_Task requirements_.
Omit all pictures, then retype the data exactly as given.

**** Task input ****

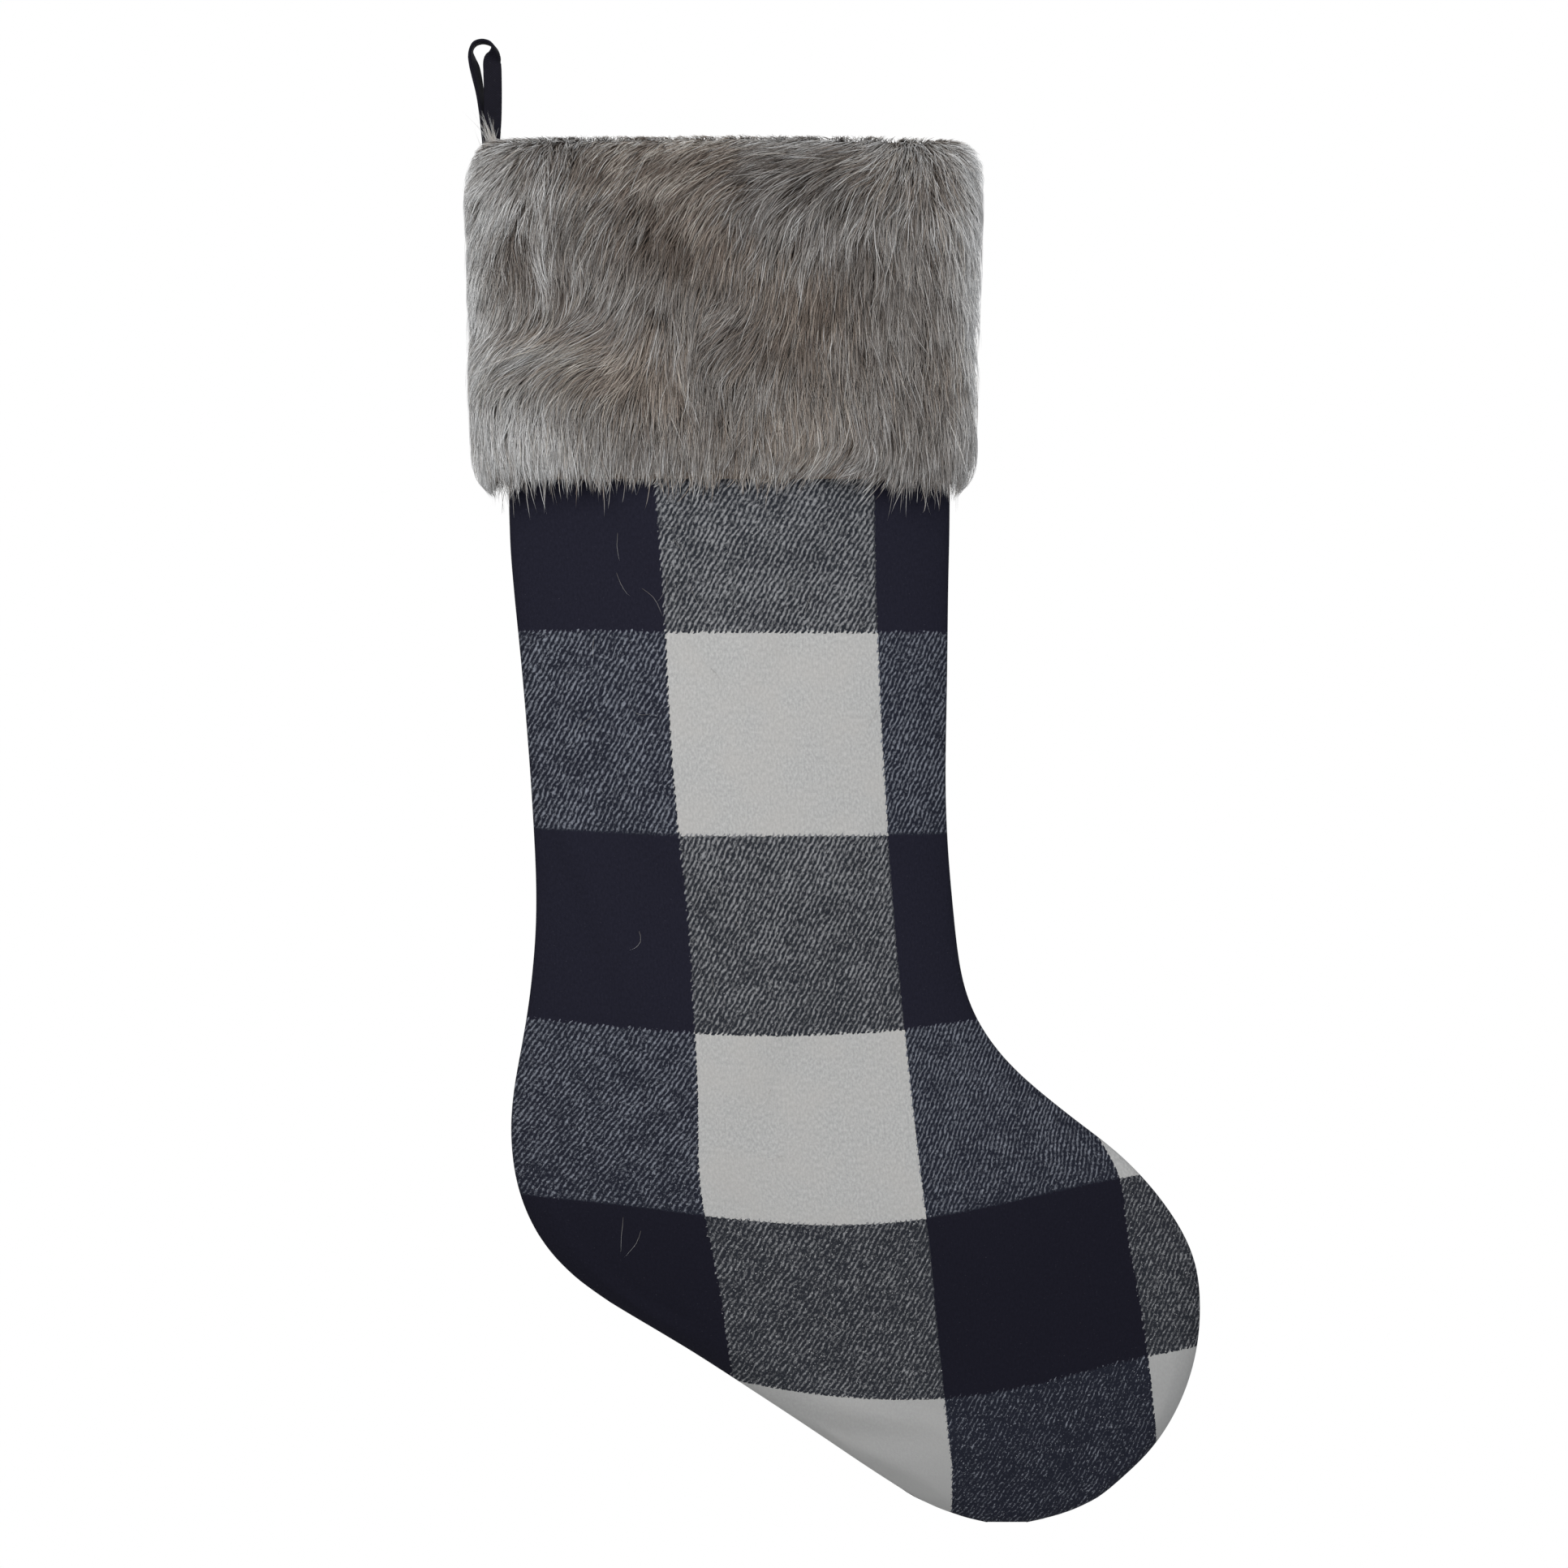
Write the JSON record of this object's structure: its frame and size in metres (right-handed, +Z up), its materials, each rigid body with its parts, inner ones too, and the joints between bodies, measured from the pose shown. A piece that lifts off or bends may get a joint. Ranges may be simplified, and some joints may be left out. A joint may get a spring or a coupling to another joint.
{
  "type": "hanging stocking",
  "caption": "Lined seasonal stocking in buffalo-check cloth with a long-pile faux-fur cuff, an open mouth and a fabric loop that flexes where it is sewn to the cuff.",
  "frame": {"origin": "centre of the hanging loop's eye, where the hook or peg passes through", "axes": "+Z up along the leg, +X towards the toe, -Y the front, +Y the wall behind"},
  "size_m": [0.2714, 0.05, 0.5482],
  "materials": {
    "plaid_cloth": "brushed wool-look buffalo check, matt with short fuzz",
    "lining_cloth": "plain woven, matt",
    "faux_fur": "long-pile plush, soft sheen, darker at the roots",
    "binding_tape": "folded twill tape, matt",
    "loop_strip": "folded brushed cloth strip, matt",
    "dark_thread": "spun polyester thread",
    "pale_thread": "spun polyester thread"
  },
  "bodies": {
    "loop": {"hanging_loop": "loop_strip"},
    "stocking": {"loop_tab": "loop_strip", "loop_stitches": "dark_thread", "outer_front": "plaid_cloth", "outer_back": "plaid_cloth", "outer_seam_thread": "dark_thread", "lining_front": "lining_cloth", "lining_back": "lining_cloth", "lining_seam_thread": "pale_thread", "cuff_front": "faux_fur", "cuff_back": "faux_fur", "cuff_seam_thread": "dark_thread", "mouth_binding": "binding_tape", "mouth_stitches": "pale_thread"}
  },
  "joints": [
    {"name": "loop_flex", "type": "hinge", "parent": "loop", "child": "stocking", "pos_m": [0.003, 0, -0.0315], "axis": [1, 0, 0], "range_deg": [-75, 75]}
  ]
}
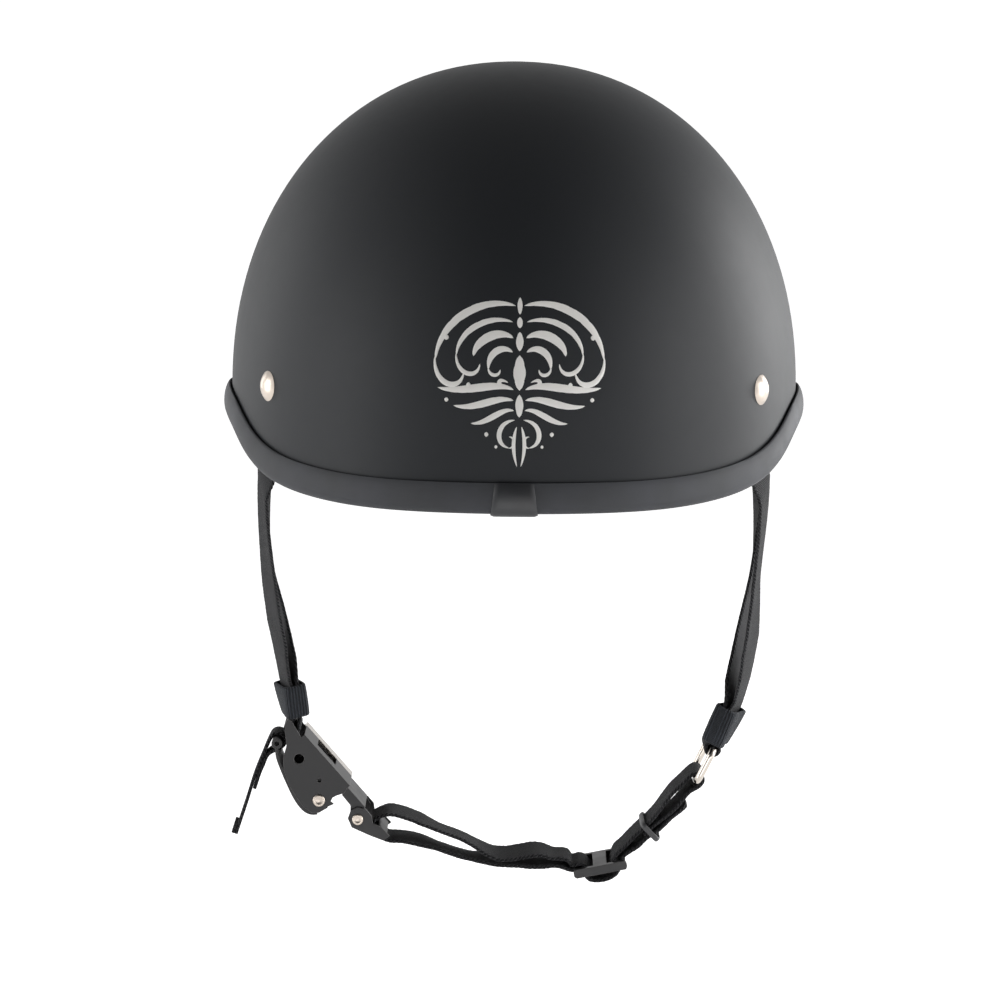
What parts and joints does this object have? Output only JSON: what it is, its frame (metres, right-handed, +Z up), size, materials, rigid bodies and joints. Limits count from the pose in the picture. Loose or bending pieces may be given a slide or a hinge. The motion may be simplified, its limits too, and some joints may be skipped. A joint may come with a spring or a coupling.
{
  "type": "half shell motorcycle helmet",
  "caption": "Half shell open-face motorcycle helmet with rubber edge trim, foam liner, comfort pads, riveted side straps and a chin strap on a quick-release lever buckle.",
  "frame": {"origin": "centre of the head opening, at the height of the shell's rear edge line", "axes": "+X towards the wearer's right, +Y towards the wearer's front, +Z up"},
  "size_m": [0.235, 0.2836, 0.3347],
  "materials": {
    "shell_paint": "matte black paint on a moulded shell",
    "trim_rubber": "satin extruded rubber",
    "joiner_plastic": "satin moulded plastic",
    "liner_foam": "moulded black foam beads",
    "pad_fabric": "brushed knit over foam",
    "rivet_nickel": "polished nickel plating",
    "washer_steel": "plain stamped steel",
    "webbing": "woven twill webbing",
    "keeper_webbing": "woven webbing, slightly faded",
    "buckle_black": "stamped steel with a satin black coating",
    "spring_steel": "drawn spring wire",
    "ring_chrome": "bright chrome plating",
    "slider_steel": "satin black coated steel",
    "band_rubber": "matte moulded rubber"
  },
  "bodies": {
    "helmet": {"outer_shell": "shell_paint", "edge_trim": "trim_rubber", "trim_joiner": "joiner_plastic", "impact_liner": "liner_foam", "crown_pad": "pad_fabric", "brow_pad": "pad_fabric", "nape_pad": "pad_fabric", "left_side_pad": "pad_fabric", "right_side_pad": "pad_fabric", "strap_rivets": "rivet_nickel", "rivet_washers": "washer_steel", "left_side_strap": "webbing", "right_side_strap": "webbing", "left_strap_keeper": "keeper_webbing", "right_strap_keeper": "keeper_webbing", "buckle_housing": "buckle_black", "lever_pin": "rivet_nickel", "lever_spring": "spring_steel", "chin_strap": "webbing", "strap_ring": "ring_chrome", "strap_slider": "slider_steel", "free_end_band": "band_rubber"},
    "lever": {"release_lever": "buckle_black", "pull_tab": "keeper_webbing"},
    "tongue": {"buckle_tongue": "buckle_black", "bracket_pin": "rivet_nickel"},
    "bracket": {"strap_bracket": "buckle_black"}
  },
  "joints": [
    {"name": "tongue_slide", "type": "slide", "parent": "helmet", "child": "tongue", "axis": [0.66, 0, -0.7513], "range_m": [0, 0.03], "deforming": ["chin_strap"]},
    {"name": "lever_hinge", "type": "hinge", "parent": "helmet", "child": "lever", "pos_m": [-0.07832, 0, -0.14106], "axis": [0, -1, 0], "range_deg": [0, 50], "stiffness_Nm_per_rad": 0.05, "springref_deg": -17.19, "deforming": ["lever_spring"]},
    {"name": "bracket_hinge", "type": "hinge", "parent": "tongue", "child": "bracket", "pos_m": [-0.06246, 0, -0.14895], "axis": [0, 1, 0], "range_deg": [-15, 15], "deforming": ["chin_strap"]}
  ],
  "couplings": [
    {"joint": "lever_hinge", "follows": "tongue_slide", "rad_per_m": 29.08}
  ]
}
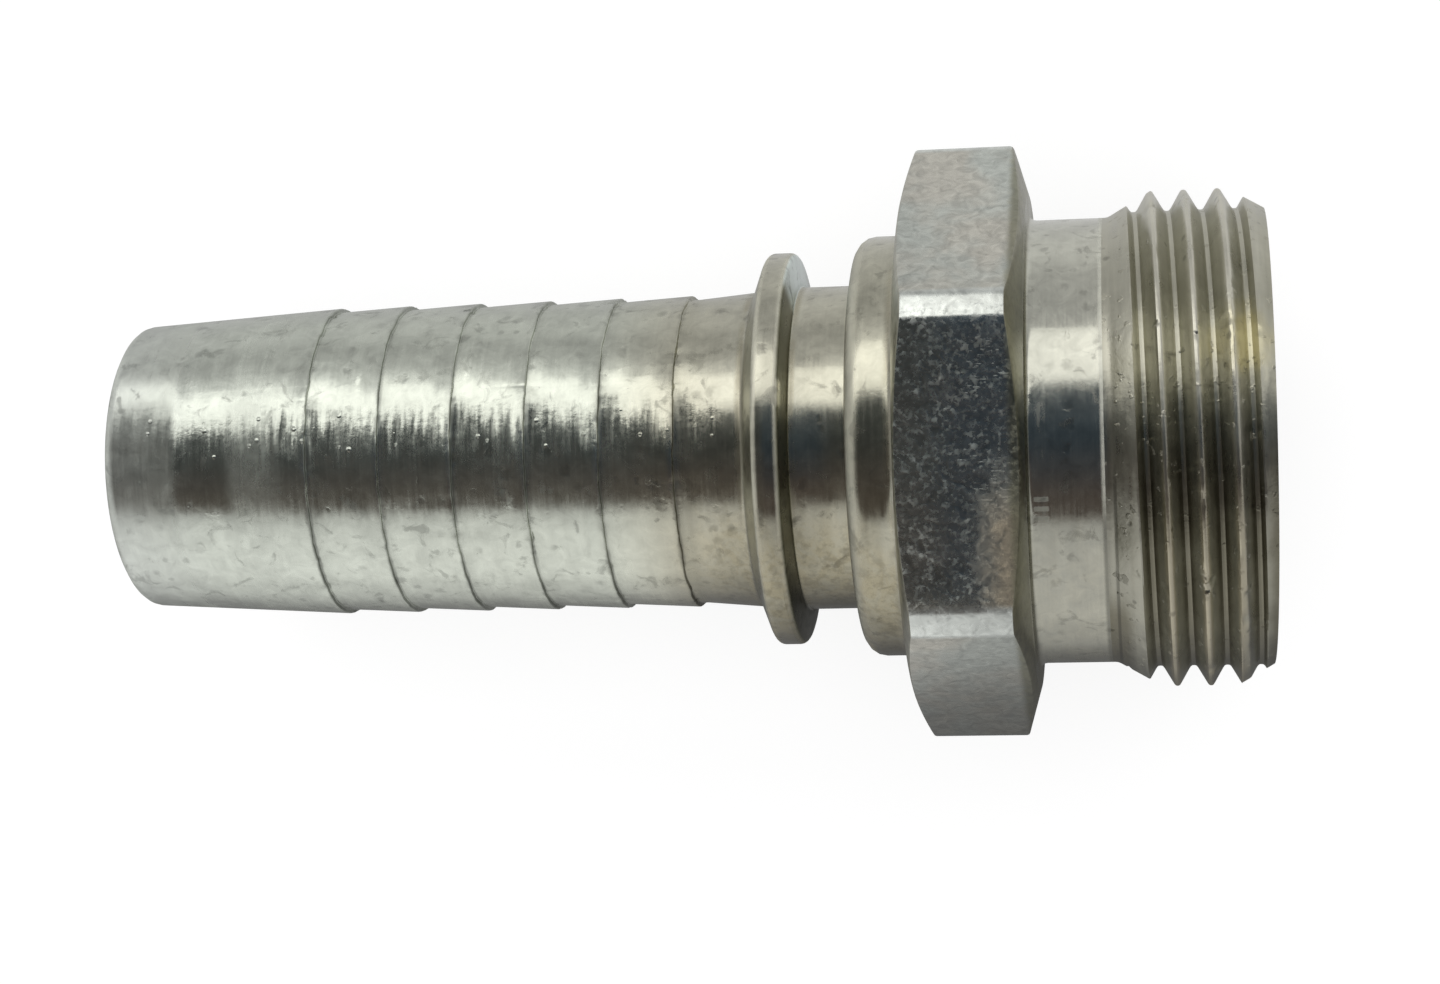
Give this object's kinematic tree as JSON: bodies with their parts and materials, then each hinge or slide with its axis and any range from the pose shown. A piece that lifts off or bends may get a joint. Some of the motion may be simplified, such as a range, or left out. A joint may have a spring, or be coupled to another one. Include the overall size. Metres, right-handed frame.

****

_Written reply_.
Write the JSON record of this object's structure: its frame and size in metres (right-handed, +Z up), its materials, each rigid body with its parts, inner ones too, and the joints between bodies, measured from the pose shown. A piece that lifts off or bends may get a joint. Ranges may be simplified, and some joints may be left out. A joint may get a spring or a coupling to another joint.
{
  "type": "hanging stocking",
  "caption": "Lined seasonal stocking in buffalo-check cloth with a long-pile faux-fur cuff, an open mouth and a fabric loop that flexes where it is sewn to the cuff.",
  "frame": {"origin": "centre of the hanging loop's eye, where the hook or peg passes through", "axes": "+Z up along the leg, +X towards the toe, -Y the front, +Y the wall behind"},
  "size_m": [0.2714, 0.05, 0.5482],
  "materials": {
    "plaid_cloth": "brushed wool-look buffalo check, matt with short fuzz",
    "lining_cloth": "plain woven, matt",
    "faux_fur": "long-pile plush, soft sheen, darker at the roots",
    "binding_tape": "folded twill tape, matt",
    "loop_strip": "folded brushed cloth strip, matt",
    "dark_thread": "spun polyester thread",
    "pale_thread": "spun polyester thread"
  },
  "bodies": {
    "loop": {"hanging_loop": "loop_strip"},
    "stocking": {"loop_tab": "loop_strip", "loop_stitches": "dark_thread", "outer_front": "plaid_cloth", "outer_back": "plaid_cloth", "outer_seam_thread": "dark_thread", "lining_front": "lining_cloth", "lining_back": "lining_cloth", "lining_seam_thread": "pale_thread", "cuff_front": "faux_fur", "cuff_back": "faux_fur", "cuff_seam_thread": "dark_thread", "mouth_binding": "binding_tape", "mouth_stitches": "pale_thread"}
  },
  "joints": [
    {"name": "loop_flex", "type": "hinge", "parent": "loop", "child": "stocking", "pos_m": [0.003, 0, -0.0315], "axis": [1, 0, 0], "range_deg": [-75, 75]}
  ]
}
What parts and joints does this object have? Output only JSON: what it is, its frame (metres, right-handed, +Z up), size, materials, rigid bodies and joints. Limits count from the pose in the picture. Loose or bending pieces may be given a slide or a hinge. The motion may be simplified, its limits too, and some joints may be skipped. A joint may come with a spring or a coupling.
{
  "type": "half shell motorcycle helmet",
  "caption": "Half shell open-face motorcycle helmet with rubber edge trim, foam liner, comfort pads, riveted side straps and a chin strap on a quick-release lever buckle.",
  "frame": {"origin": "centre of the head opening, at the height of the shell's rear edge line", "axes": "+X towards the wearer's right, +Y towards the wearer's front, +Z up"},
  "size_m": [0.235, 0.2836, 0.3347],
  "materials": {
    "shell_paint": "matte black paint on a moulded shell",
    "trim_rubber": "satin extruded rubber",
    "joiner_plastic": "satin moulded plastic",
    "liner_foam": "moulded black foam beads",
    "pad_fabric": "brushed knit over foam",
    "rivet_nickel": "polished nickel plating",
    "washer_steel": "plain stamped steel",
    "webbing": "woven twill webbing",
    "keeper_webbing": "woven webbing, slightly faded",
    "buckle_black": "stamped steel with a satin black coating",
    "spring_steel": "drawn spring wire",
    "ring_chrome": "bright chrome plating",
    "slider_steel": "satin black coated steel",
    "band_rubber": "matte moulded rubber"
  },
  "bodies": {
    "helmet": {"outer_shell": "shell_paint", "edge_trim": "trim_rubber", "trim_joiner": "joiner_plastic", "impact_liner": "liner_foam", "crown_pad": "pad_fabric", "brow_pad": "pad_fabric", "nape_pad": "pad_fabric", "left_side_pad": "pad_fabric", "right_side_pad": "pad_fabric", "strap_rivets": "rivet_nickel", "rivet_washers": "washer_steel", "left_side_strap": "webbing", "right_side_strap": "webbing", "left_strap_keeper": "keeper_webbing", "right_strap_keeper": "keeper_webbing", "buckle_housing": "buckle_black", "lever_pin": "rivet_nickel", "lever_spring": "spring_steel", "chin_strap": "webbing", "strap_ring": "ring_chrome", "strap_slider": "slider_steel", "free_end_band": "band_rubber"},
    "lever": {"release_lever": "buckle_black", "pull_tab": "keeper_webbing"},
    "tongue": {"buckle_tongue": "buckle_black", "bracket_pin": "rivet_nickel"},
    "bracket": {"strap_bracket": "buckle_black"}
  },
  "joints": [
    {"name": "tongue_slide", "type": "slide", "parent": "helmet", "child": "tongue", "axis": [0.66, 0, -0.7513], "range_m": [0, 0.03], "deforming": ["chin_strap"]},
    {"name": "lever_hinge", "type": "hinge", "parent": "helmet", "child": "lever", "pos_m": [-0.07832, 0, -0.14106], "axis": [0, -1, 0], "range_deg": [0, 50], "stiffness_Nm_per_rad": 0.05, "springref_deg": -17.19, "deforming": ["lever_spring"]},
    {"name": "bracket_hinge", "type": "hinge", "parent": "tongue", "child": "bracket", "pos_m": [-0.06246, 0, -0.14895], "axis": [0, 1, 0], "range_deg": [-15, 15], "deforming": ["chin_strap"]}
  ],
  "couplings": [
    {"joint": "lever_hinge", "follows": "tongue_slide", "rad_per_m": 29.08}
  ]
}
Give this object's kinematic tree as JSON: bodies with their parts and materials, then each hinge or slide with its axis and any range from the pose shown. A piece that lifts off or bends may get a joint. Some of the motion may be simplified, such as a range, or left out. A joint may have a spring, or be coupled to another one. Include the overall size. Metres, right-handed frame.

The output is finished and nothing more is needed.